Alasan lain adalah memperoleh lebih banyak “keamanan” dalam menggunakan high heels, khususnya dibandingkan dengan model Stiletto sampai model Cone. Sehingga dengan memakai jenis sepatu dengan model wedges bukan saja lebih aman, tetapi juga akan merasa lebih nyaman. Alasan terakhir adalah bersifat umum yaitu mengikuti mode, meskipun didasarkan pada pertimbangan fungsi high heels sesungguhnya wanita yang memiliki tubuh tinggi tidak perlu lagi untuk memakai high heels.
Pada kenyataannya setiap sepatu wanita jenis high heels model terbaru selalu lebih dulu diperagakan oleh para model yang sudah memiliki tubuh setinggi 170 Cm. Dalam dunia mode sudah terlanjur berkembang mindset bahwa kecantikan selalu identik dengan wanita yang bertubuh tinggi. Upaya produsen menggeneralisir pasar ini kadang-kadang terdistorsi oleh produk mode sendiri.
Contoh riel adalah peragaan sepatu jenis high heels oleh model yang nota bene memiliki tubuh dengan ukuran yang sudah cukup tinggi. Padahal bukankah seharusnya sepatu jenis high heel diperagakan oleh para wanita bertubuh pendek, sehingga audiens bisa menilai secara obyektif proporsional sejauh mana efek yang diberikan high heels untuk menambah daya tarik dan kecantikan pemakainya ?

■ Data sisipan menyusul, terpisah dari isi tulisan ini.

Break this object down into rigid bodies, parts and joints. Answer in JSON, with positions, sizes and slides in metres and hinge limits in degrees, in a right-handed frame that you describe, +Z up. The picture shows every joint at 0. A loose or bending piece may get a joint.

Hal itu nampaknya tak pernah dipermasalahkan, karena dalam pasar mode lebih banyak terdapat wanita yang menjadi konsumen awam alias kurang, atau bahkan tidak memiliki wawasan fashion. Sehingga setiap kali disuguhi mode terbaru langsung dikonsumsi. Akibatnya justru penampilan mereka tidak fashioned, tetapi terkesan kedodoran karena menjadi “korban model Wedges”.
Berbeda dengan para model, jika sepatu jenis high heels yang dipakai selalu nampak serasi dengan penampilan mereka di setiap fashion show, pada dasarnya karena mereka sendiri sudah tidak memerlukan lagi fungsi high heels. Efek high heels justru menambah nilai bagi tinggi tubuh para model. Jika mungkin terjadi efek distorsi, bukan masalah bagi mereka. Karena sesuai dengan profesi model dan didukung para perancang mode, mereka memiliki “sense of fashions” jauh di atas wanita yang bakal menjadi konsumen. Dengan mudah setiap distorsi yang mungkin timbul bisa ditepis dan disiasati.
Karena itu untuk mengkonsumsi setiap produk fashion bukan diperlukan hanya sekedar uang, tetapi lebih penting adalah pertimbangan dan strategi yang didasarkan pada kepekaan fashion. Pasar utama fashion adalah kalangan wanita, jika pasar ini buta fashion maka semua produk yang diberi label “model yang sedang ngetrend” akan ditelan pasar alias laris manis.
Sebaliknya produsen akan kesulitan untuk menembus pasar wanita yang sadar fashion. Karena meskipun sudah bermodal brand dan kualitas, pasar ini masih menuntut secara individual produk yang benar-benar sesuai dengan selera dan keinginan, sekaligus kebutuhan mereka. Hal ini tak sebatas produk sepatu wanita, tetapi juga seluruh produk fashion mulai dari kacamata sampai saputangan.